Coffee is Papua New Guinea’s second largest agricultural export after oil palm. The sector employs 370,000 households (2.5 million people), who produce coffee in 12 provinces. Despite coffee’s economic importance for rural livelihoods, annual national production over the last 10 years has stagnated. Like other commodity tree crops, plantation production has declined since the 1980s. Smallholders have steadily increased their share of total national production to over 85%, but smallholder yields have fallen and coffee quality is poor. Plantation yields of green beans are almost twice as high as smallholder yields, indicating that better maintenance of coffee gardens and higher rates of harvesting can considerably improve productivity and incomes.

This project integrates nutrient management, extension and socioeconomic factors into the examination and analysis of smallholder production. Its research approach recognises how coffee production is embedded in agricultural, social, and economic systems that influence smallholder families’ decisions.

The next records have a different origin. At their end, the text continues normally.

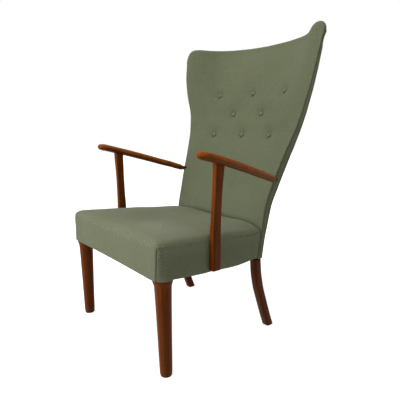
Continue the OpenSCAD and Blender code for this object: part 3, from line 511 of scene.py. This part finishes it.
def rear_leg_part():
    """A rear leg that runs on upwards as a post of the back, along the table REAR."""
    cx, cy = oval(ROUND, 0.45)
    wider = REAR_LEG - STILE_W
    return tube([points(STILE_SIDE - STILE_W / 2 + side * wider + (STILE_W / 2 + w * wider / 2) * cx,
                        y * REACH - HALF_D + d * REAR_LEG * cy, z * HEIGHT)
                 for z, y, side, w, d in finer(REAR, 6)])


def front_leg_part():
    """A turned leg, leaning to its place, with its square head inside the seat."""
    k = np.concatenate([np.linspace(0, 0.012, 8), np.linspace(0.012, 1, 90)[1:]])
    lean = math.atan(LEG_SPLAY / LEG_H)
    turn = Euler((lean, -lean, 0)).to_matrix()
    foot = (LEG_X + LEG_SPLAY, LEG_Y + LEG_SPLAY - 0.8 - HALF_D)
    rings = []
    for h, q in zip(k, smooth(LEG[:, 0], LEG[:, 1], k) * (LEG_D / 2 + 1.6)):
        ring = [turn @ Vector((q * math.cos(a), q * math.sin(a), h * (LEG_H + 4))) for a in angles(56)]
        rings.append([[p.x + foot[0], p.y + foot[1], max(p.z, 0.0)] for p in ring])
    cx, cy = oval(24, 0.16)
    head = [points(256.4 + s * LEG_HEAD / 2 * cx, 31.5 + h * 0.06 - HALF_D + s * LEG_HEAD / 2 * cy, LEG_H + h)
            for h, s in ((-3, 0.4), (9, 0.96), (12, 1), (62, 1), (65, 0.95))]
    return join([tube(rings), tube(head)])


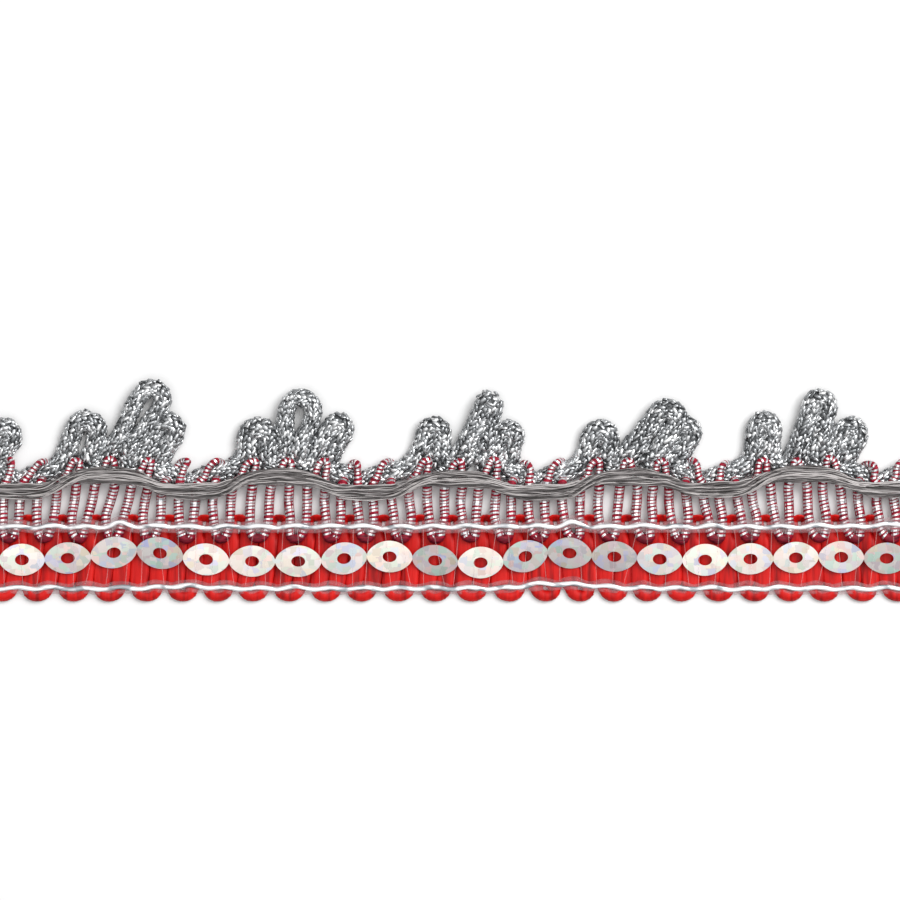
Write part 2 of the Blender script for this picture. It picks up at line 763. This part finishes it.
def chainPath():
    width, height = chain["held"]

    def held(x, y):
        return (x, y, height / 2, width, height)

    stations = [held(-beat["halfLength"], chain["endY"])]
    before = None
    for petal in chain["petals"]:
        isMiddle = before == petal[0] and abs(petal[1]) < chain["middleWithin"]
        own = petalStations(petal, chain["middleLift"] if isMiddle else 0)
        start, end = stations[-1][0], own[0][0]
        if before == petal[0]:
            middle = towards(start, end, 0.5)
            stations += [held(middle + side * chain["linkHalf"], chain["linkY"]) for side in (-1, 1)]
        else:
            valley = chain["valley"] if before is not None else chain["valley"][3:]
            stations += [held(towards(start, end, share), y) for share, y in valley]
        stations += own
        before = petal[0]
    start = stations[-1][0]
    stations += [held(towards(start, beat["halfLength"], share), y) for share, y in chain["valley"][:2]]
    stations.append(held(beat["halfLength"], chain["endY"]))
    return smoothPath(stations, chain["step"])


# Knitted stitches: slim closed plates in leaning rows over the upper side of the cord
stitches = {
    "step": 0.72,
    "columns": 8,
    "arc": (-22, 202),  # degrees round the cord, where 90 is its top
    "length": 1.08,
    "width": 0.56,
    "thick": 0.22,
    "lean": 24,
    "inset": 0.93,  # their middles, as a share of the cord's half width
    "topShare": 0.72,  # how large a plate's upper face is
    "endGap": 0.3,
    # how far they differ by chance
    "alongSwing": 0.2,
    "roundSwing": 0.07,
    "leanSwing": 0.16,
    "tipSwing": 0.16,
    "rollSwing": 0.36,
    "outSwing": (-0.03, 0.08),
    "lengthSwing": (0.75, 1.2),
    "widthSwing": (0.8, 1.2),
    "seed": 41,
}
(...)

The project has three broad objectives:

  1. Identify the main socio-economic factors affecting the productivity of smallholders, including how they interact with nutrient management strategies and the uptake of extension and new technologies to design better targeted intervention strategies to strengthen smallholder livelihoods.
  2. Document the current status of soil fertility and the pathways of nutrient movement into, through, and out of smallholder coffee and food gardens to identify points of vulnerability to nutrient loss and points of intervention to maximise nutrient retention or accumulation.
  3. Design and test farmer-driven extension initiatives for mobilising labour and improving nutrient acquisition, retention and use in coffee and food gardens to improve the uptake of technologies and extension strategies.